* Exercise
In the entries below, count every line containing "between". Return the number and nothing else.

* Data for this task
>>
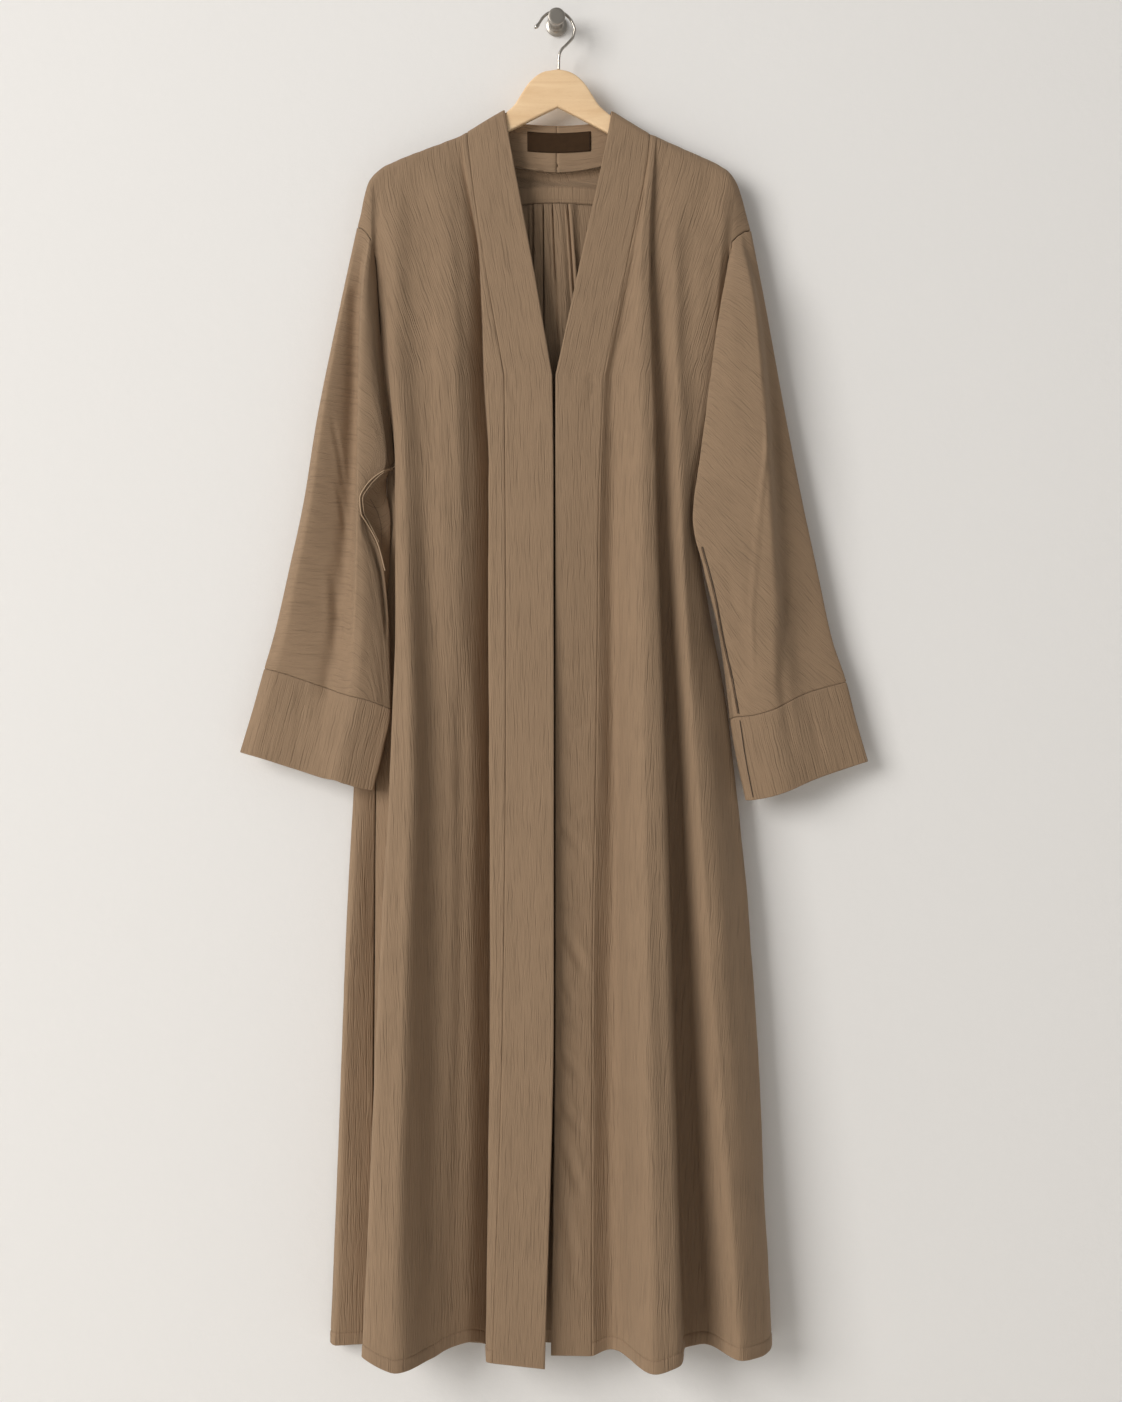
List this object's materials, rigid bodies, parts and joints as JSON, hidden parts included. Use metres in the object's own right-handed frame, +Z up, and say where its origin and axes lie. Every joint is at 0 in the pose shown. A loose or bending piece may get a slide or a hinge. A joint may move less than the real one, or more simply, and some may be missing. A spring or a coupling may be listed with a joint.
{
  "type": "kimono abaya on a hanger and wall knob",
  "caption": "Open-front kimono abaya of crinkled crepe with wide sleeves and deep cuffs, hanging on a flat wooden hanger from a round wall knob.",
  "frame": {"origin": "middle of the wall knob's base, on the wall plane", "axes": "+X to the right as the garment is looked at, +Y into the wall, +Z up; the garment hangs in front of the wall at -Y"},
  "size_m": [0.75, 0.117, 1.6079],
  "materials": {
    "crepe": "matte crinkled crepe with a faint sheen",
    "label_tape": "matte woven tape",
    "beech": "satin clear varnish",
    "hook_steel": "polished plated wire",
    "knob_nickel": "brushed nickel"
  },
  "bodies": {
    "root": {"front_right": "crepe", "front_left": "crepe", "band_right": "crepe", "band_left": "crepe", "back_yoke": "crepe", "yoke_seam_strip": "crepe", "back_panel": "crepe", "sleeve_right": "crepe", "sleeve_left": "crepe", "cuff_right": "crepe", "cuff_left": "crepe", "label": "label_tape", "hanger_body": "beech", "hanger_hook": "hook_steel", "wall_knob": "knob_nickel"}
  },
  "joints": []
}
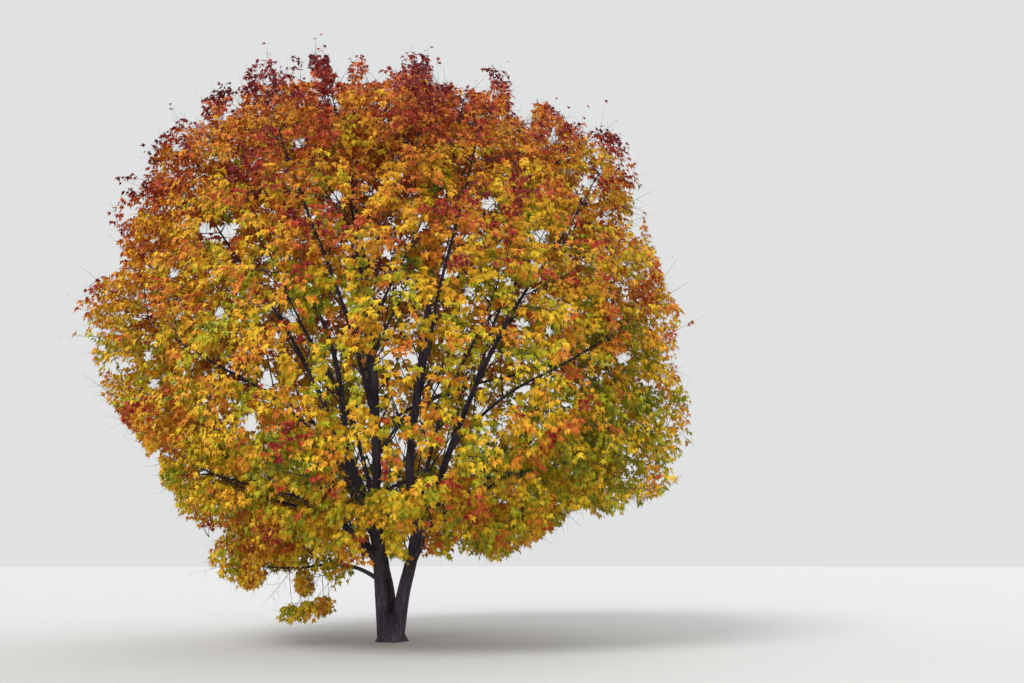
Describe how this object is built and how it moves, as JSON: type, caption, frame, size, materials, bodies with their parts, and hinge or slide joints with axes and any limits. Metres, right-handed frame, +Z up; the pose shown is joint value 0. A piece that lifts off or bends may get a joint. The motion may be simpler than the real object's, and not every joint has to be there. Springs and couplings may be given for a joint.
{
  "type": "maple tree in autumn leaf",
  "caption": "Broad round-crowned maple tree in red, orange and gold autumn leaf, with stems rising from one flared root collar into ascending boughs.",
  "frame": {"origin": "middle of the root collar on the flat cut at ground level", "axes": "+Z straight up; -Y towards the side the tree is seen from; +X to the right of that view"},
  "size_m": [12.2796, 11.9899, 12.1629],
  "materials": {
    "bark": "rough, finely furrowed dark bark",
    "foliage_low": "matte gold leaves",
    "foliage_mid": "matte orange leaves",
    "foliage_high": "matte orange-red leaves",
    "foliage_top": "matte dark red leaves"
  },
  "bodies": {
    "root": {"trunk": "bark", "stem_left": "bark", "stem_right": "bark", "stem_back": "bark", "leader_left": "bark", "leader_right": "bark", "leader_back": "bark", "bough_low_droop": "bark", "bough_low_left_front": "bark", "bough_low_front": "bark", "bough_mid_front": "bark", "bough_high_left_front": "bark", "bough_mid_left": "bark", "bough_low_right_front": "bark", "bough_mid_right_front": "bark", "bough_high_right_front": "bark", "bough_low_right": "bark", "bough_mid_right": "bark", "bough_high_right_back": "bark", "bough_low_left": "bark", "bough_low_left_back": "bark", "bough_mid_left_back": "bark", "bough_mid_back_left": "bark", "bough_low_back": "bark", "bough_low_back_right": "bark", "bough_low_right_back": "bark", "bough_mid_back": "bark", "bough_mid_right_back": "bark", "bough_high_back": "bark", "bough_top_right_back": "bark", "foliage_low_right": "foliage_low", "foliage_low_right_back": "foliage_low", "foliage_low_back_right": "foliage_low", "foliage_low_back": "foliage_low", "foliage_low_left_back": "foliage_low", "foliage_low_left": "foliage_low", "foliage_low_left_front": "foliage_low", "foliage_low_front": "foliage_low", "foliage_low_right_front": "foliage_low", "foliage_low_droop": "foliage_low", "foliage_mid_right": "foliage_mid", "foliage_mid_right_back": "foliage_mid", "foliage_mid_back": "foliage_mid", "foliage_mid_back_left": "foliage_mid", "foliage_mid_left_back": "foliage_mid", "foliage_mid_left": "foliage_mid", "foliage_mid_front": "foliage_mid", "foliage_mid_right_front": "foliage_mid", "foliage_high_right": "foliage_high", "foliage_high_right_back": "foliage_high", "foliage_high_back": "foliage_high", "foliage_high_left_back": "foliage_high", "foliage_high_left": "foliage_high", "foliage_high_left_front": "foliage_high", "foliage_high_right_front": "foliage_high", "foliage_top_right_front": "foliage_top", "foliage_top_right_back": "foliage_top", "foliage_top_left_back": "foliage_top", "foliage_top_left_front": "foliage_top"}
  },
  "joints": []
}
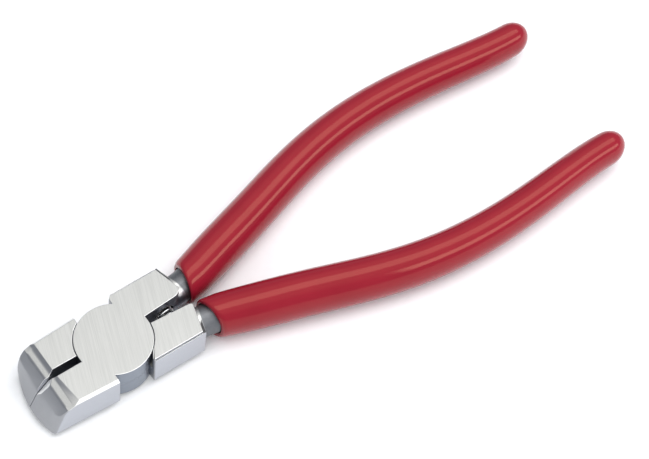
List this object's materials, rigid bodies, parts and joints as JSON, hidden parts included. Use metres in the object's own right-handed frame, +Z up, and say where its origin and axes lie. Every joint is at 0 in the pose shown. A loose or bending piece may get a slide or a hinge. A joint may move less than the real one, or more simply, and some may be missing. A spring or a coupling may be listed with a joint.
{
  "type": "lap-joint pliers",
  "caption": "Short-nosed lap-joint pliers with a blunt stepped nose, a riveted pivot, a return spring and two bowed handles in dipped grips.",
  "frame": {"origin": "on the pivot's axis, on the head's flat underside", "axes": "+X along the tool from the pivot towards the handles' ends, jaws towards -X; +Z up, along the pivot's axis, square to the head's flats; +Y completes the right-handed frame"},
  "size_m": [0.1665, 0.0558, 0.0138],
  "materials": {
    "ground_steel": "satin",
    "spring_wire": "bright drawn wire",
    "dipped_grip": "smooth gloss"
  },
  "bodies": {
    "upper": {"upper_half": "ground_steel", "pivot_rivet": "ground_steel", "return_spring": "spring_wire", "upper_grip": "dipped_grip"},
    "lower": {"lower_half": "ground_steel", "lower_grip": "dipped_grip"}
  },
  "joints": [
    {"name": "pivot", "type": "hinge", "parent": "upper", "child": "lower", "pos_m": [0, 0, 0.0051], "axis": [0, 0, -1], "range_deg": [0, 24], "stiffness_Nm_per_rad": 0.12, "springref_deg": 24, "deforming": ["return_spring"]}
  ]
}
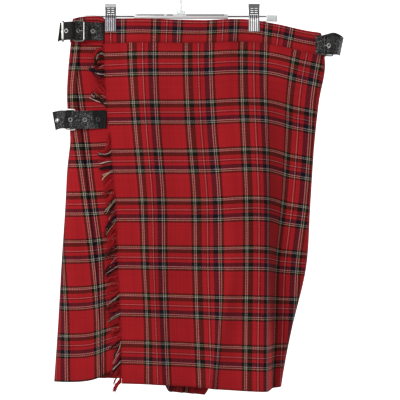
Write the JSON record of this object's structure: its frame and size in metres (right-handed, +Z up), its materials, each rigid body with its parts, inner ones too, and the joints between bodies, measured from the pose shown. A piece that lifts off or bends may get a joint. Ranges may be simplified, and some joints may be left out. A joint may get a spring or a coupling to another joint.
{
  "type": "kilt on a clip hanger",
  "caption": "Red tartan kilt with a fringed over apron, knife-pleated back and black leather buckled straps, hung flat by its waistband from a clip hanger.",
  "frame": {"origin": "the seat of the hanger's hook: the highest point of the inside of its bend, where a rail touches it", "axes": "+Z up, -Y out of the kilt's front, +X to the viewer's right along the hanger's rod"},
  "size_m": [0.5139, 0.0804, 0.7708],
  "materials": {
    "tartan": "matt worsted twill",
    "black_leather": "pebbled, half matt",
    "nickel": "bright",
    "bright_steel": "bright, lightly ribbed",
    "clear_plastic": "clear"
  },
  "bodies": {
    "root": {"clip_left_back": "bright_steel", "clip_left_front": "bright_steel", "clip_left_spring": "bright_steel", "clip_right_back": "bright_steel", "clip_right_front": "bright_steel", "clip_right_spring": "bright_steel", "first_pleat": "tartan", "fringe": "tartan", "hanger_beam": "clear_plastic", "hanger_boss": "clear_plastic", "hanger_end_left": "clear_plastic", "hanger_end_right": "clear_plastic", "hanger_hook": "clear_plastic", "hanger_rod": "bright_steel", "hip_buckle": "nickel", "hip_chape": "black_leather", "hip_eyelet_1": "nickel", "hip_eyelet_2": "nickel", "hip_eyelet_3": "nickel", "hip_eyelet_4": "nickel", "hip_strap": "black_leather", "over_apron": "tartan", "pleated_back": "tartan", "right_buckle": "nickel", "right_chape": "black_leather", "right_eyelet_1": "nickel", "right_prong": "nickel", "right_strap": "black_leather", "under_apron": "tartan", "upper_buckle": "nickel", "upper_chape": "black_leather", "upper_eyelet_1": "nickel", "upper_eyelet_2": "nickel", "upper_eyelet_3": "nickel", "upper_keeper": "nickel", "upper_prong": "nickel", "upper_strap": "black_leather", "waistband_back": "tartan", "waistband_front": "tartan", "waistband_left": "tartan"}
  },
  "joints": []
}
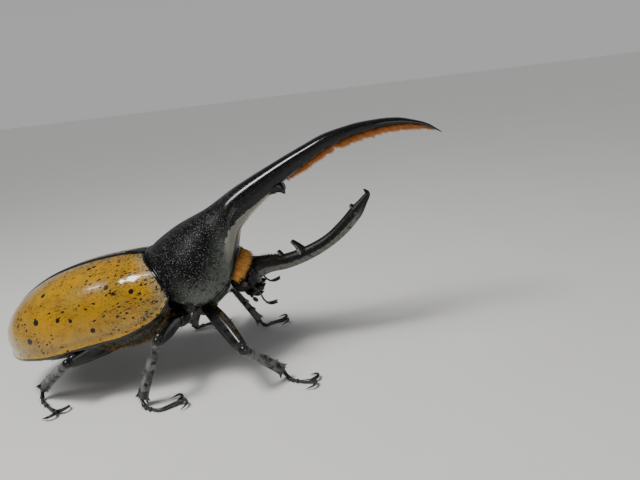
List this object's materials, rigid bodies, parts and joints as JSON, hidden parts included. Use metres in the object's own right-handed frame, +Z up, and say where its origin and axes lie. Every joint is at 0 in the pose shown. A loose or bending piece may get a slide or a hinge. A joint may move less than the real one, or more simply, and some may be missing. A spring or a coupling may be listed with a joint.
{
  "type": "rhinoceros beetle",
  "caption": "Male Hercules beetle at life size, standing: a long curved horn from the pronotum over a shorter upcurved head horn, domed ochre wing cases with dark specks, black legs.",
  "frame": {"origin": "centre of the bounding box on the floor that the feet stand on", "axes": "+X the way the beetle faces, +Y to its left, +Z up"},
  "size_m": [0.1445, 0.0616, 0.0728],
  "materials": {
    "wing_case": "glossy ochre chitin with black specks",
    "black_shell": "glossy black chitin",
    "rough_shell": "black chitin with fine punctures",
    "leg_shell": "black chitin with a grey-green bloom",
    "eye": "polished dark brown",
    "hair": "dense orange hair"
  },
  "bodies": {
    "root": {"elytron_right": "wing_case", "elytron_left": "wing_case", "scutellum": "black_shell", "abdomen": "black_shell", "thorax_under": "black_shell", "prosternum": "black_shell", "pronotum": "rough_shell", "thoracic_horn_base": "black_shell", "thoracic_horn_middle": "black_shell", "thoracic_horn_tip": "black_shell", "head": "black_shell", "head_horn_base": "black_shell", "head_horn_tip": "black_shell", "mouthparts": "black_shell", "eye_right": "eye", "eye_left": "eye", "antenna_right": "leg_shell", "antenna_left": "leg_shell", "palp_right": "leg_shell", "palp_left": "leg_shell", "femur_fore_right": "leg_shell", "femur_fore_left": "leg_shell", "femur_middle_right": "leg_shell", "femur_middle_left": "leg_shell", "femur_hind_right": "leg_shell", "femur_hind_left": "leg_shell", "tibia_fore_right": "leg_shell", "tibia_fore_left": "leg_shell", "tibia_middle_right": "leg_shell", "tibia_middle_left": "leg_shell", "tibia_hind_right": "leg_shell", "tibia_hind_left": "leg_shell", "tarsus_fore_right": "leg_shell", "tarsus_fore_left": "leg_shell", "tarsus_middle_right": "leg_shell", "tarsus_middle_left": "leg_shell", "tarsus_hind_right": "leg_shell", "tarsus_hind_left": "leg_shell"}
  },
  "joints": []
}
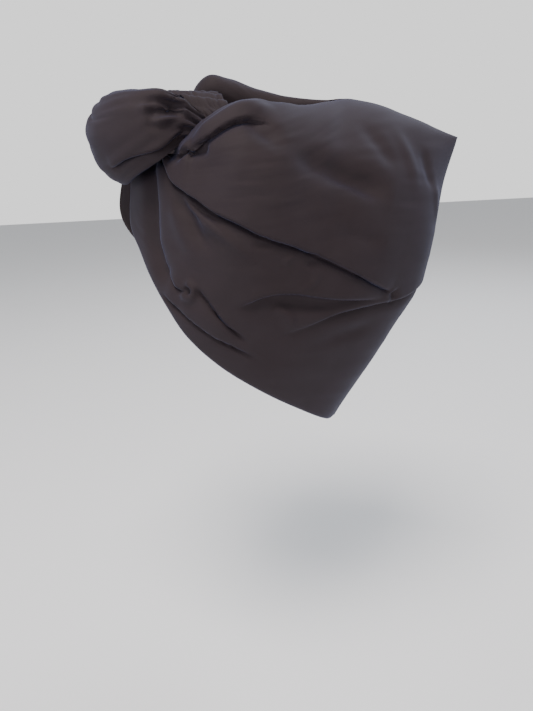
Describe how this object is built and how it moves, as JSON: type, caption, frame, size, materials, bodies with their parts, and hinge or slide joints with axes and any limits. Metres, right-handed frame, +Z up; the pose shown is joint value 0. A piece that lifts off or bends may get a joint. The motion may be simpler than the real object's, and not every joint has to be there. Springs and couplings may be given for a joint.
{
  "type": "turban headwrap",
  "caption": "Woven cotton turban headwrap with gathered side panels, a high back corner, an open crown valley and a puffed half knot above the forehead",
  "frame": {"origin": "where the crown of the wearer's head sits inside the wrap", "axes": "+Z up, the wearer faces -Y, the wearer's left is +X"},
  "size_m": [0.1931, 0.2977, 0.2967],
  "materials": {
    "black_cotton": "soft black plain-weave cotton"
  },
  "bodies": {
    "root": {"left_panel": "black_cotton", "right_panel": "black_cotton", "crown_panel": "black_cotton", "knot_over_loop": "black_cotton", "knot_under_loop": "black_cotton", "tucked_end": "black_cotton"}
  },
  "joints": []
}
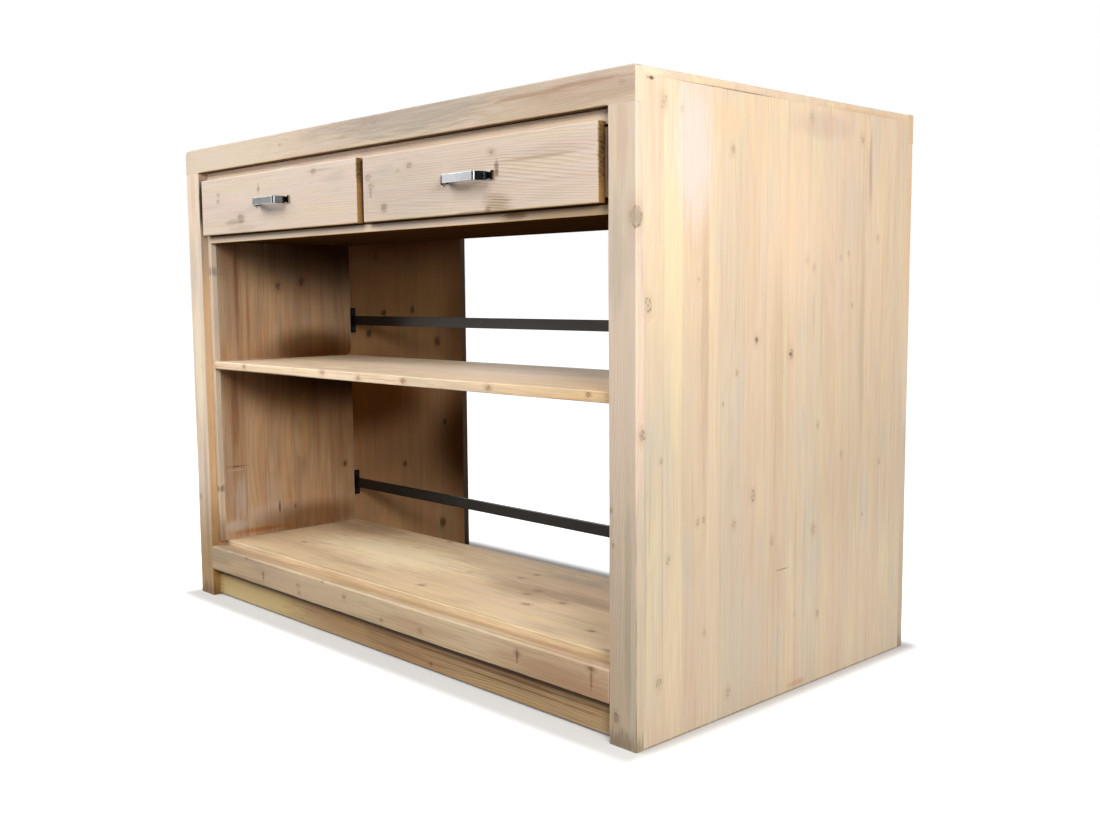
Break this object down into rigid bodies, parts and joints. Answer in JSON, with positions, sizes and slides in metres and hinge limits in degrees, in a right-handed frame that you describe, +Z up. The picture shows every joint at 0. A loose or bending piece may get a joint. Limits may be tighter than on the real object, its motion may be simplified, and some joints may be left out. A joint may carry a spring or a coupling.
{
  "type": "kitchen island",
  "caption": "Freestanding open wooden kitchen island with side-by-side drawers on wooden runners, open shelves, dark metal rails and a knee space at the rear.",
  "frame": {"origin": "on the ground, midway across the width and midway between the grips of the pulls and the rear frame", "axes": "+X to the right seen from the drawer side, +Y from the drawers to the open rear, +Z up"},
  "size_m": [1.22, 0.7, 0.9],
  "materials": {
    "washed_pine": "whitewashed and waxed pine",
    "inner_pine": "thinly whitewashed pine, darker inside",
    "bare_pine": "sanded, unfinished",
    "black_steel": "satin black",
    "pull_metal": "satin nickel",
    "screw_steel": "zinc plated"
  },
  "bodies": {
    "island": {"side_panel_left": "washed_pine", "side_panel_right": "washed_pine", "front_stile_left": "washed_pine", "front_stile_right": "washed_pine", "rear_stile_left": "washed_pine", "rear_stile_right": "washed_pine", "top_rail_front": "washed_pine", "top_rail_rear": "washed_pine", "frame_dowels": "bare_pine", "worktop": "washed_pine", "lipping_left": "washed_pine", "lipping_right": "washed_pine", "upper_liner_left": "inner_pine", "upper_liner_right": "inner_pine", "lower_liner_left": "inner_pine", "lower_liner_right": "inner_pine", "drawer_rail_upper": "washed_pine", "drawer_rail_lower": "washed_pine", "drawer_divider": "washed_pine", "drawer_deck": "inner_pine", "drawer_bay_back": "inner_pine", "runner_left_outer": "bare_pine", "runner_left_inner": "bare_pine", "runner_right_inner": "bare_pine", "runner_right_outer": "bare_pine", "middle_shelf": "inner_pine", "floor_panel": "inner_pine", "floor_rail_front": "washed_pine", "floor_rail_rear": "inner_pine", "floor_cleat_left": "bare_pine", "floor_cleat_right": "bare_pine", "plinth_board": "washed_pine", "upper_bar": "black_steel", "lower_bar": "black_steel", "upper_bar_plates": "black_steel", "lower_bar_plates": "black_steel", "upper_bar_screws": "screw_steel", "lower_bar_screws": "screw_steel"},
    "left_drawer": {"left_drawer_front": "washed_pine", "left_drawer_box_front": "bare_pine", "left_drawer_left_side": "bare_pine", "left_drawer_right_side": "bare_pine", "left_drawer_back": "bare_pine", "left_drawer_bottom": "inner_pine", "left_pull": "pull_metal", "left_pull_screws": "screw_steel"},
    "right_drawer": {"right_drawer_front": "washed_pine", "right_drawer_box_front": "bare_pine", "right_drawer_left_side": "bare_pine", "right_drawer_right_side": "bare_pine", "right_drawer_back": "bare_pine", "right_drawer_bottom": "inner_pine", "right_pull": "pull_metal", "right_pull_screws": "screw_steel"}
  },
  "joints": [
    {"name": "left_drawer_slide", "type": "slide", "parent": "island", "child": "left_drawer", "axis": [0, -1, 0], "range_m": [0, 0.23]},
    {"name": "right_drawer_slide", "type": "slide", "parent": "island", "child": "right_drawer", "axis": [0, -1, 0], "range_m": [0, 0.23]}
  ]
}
<<
* Written reply
2